This template would send notifications during the time period 24x7. The contact would be notified by email during work hours and would be notified by sms out side of work hours.

We can now define a contact, which inheirts all the default configuration, as follows:

<contact name="joe.bloggs" extends="generic-contact">
    <summary>Joe Bloggs</summary>
    <email>joe@example.com</email>
    <pager>+447000010203</pager>
</contact>

Configuring Notifications

Notification settings can be configured on contacts and checks. The notifications element is used to define notification settings, notification settings configured on a check take priority then followed by the settings for a contact. Note notification settings of a check cannot override the notification settings of a contact.

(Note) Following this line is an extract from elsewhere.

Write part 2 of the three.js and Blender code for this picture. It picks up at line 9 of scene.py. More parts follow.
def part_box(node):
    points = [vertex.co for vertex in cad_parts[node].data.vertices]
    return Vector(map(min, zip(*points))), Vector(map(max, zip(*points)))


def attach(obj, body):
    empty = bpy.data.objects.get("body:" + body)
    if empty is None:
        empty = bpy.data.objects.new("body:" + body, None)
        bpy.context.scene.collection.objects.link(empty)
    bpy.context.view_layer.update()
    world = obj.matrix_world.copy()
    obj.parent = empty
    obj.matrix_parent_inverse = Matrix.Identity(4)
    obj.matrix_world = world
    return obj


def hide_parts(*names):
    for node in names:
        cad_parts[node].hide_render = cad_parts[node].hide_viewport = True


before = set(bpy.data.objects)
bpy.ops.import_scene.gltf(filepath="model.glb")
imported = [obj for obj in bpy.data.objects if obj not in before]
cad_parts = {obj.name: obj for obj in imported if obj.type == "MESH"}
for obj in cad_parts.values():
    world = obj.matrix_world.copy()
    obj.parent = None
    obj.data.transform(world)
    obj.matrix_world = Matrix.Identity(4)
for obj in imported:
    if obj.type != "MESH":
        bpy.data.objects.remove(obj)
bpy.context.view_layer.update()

The following is an example of notification settings:

<notifications enabled="yes" time-period="24x7" alerts="yes" recovery="yes">
    <notification-engine engine="email" enabled="yes" time-period="24x7"/>
    <notification-engine engine="sms" enabled="yes" time-period="24x7" alert="yes" recovery="no" ignore="pending, ok, warning"/>
</notifications>

Bergamot supports multiple notification engines, a notification engine sends notifications via a particular method, be it email, SMS, etc. Different settings can be applied to different notification engines, say sending SMSes outside of working hours for alerts but otherwise sending emails.

Configuring A Command

Commands define something, which may be executed in order to monitor something. Commands are utilised by services and hosts to configure how they should be monitored.

Like every other configuration object, Commands are named via the name attribute. Commands can make use of inheritance just like every other configuration object. Commands define the check engine which will execute them using the engine attribute.

Commands are parameterised and self documenting. A Command will specify multiple parameters which are needed by the check engine in order to execute the command. The Command can provide a default value for a parameter and can also provide a description of the purpose of the parameter.

Parameter values are able to use the Express expression language. This allows for a Parameter to use the value of another defined Parameter. Note, that Parameters are evaluated top to bottom, in the order they are defined. As such you must place the most specific values at the top. When inheritance is applied, the Parameters are merged, with the most specific value of a Parameter taking precedence.

The following example, defines a check_ping Command, it is a standard Nagios plugin and thus executed via the nagios check engine. The nagios check engine requires the command_line parameter. This is the command line which will be executed.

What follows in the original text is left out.